Algorithms could be set to optimize for further revenue growth. This freed up the sales team to focus on more strategic buyers, higher margin activities like creative solutions. It also increased the importance of technical operations. Its growing efficiencies and economies of scale could be delivered by this automation.

Sadly, many publishers have yet to fully experience these benefits. Instead, many have suffered from a race to the bottom in terms of prices, from information imbalance with buyers and ads that have had a negative impact on their users’ experience.

Third-party problems

The single biggest factor responsible for these missed opportunities is third-party cookies. Therefore, it will come as a relief to many publishers that third-party cookies are being deprecated from browsers. Both Safari and Firefox are already blocking them by default. And Chrome plans to deprecate them from its market-leading browser “within two years” of January 2020.

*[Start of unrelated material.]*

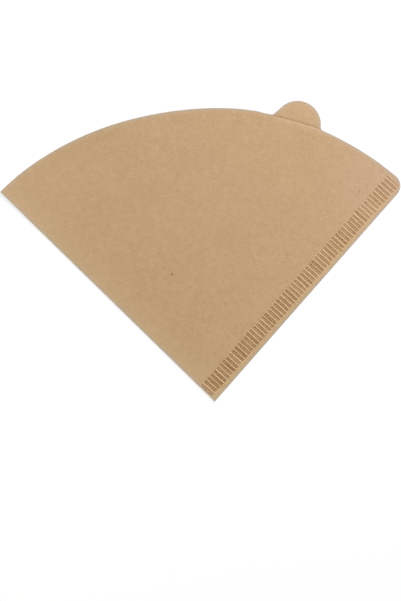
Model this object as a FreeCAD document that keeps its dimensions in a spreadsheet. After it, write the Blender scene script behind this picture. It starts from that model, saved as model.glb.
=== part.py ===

Publishers should view this as an opportunity to redefine the user identification infrastructure that powers the digital advertising ecosystem. The year of publisher-driven identity has arrived.

However, it would be a mistake to wait for third-party cookies to crumble without working on an alternative. We still need advertising to be workable, and for all parties, but in a more balanced way.

Solution-oriented

Brands require user identification capabilities to engage with their audience online in a controlled manner to measure the performance of their marketing investment. Because of this, having no identification would be worse than using an imperfect identification system. In fact, there is a significant risk that it would drive brands’ investment to the places where they can identify users without third-party cookies. (Yes, that means the walled gardens with their logged-in authenticated audiences which have volunteered a wealth of personal data.) Many savvy publishers understand this and have already invested in identity solutions that work for them as well as clients.

Publishers are the “first party” that their readers, viewers and listeners engage with. Their audiences trust them to provide valuable content and reliable service. Thus, publishers are in the best position to inform users of the value exchange between content and advertising, gain their trust, and collect their consent to enter into a personal relationship. In the privacy-first world we now inhabit, they are in the driving seat.

Publishers are also in the driver’s seat from a technical standpoint. Now that Apple and Google have decided to end autonomous access to devices by third parties – via the removal of cookies and MAIDs – identification will be enabled by publishers. It will be websites that decide when and with whom to share user IDs. It will be media owners who will allow brands to identify users, access data, manage frequency capping, and measure campaign performance. And they will reserve this privilege for the brands who truly value their audiences and will refuse it for all the “free-riders” who have exploited them over the past decade.

Identity matters

When working with identity solution providers, it is important that publishers keep these objectives in mind. They must ask themselves the following questions: Can I control the user IDs I am sharing with brands? Is my audience data protected by these solutions? Do I have guarantees that the privacy choices my users make will be respected? Only a clear, positive answer to these questions will ensure that publishers’ leading role in the future of identity management is guaranteed, and that they come out as the clear winners of the current infrastructure transformation.

The core benefits of programmatic advertising remain clear. Price discovery, increased competition, granular audience segmentation, and automation will continue to provide value to publishers who can harness them. But with increased control over when, how and by whom their audiences are accessed and used, these benefits will truly translate into incremental revenue for publishers. The pendulum is about to swing back towards publishers. And this serves the greater good for the open internet, digital advertising, and consumers.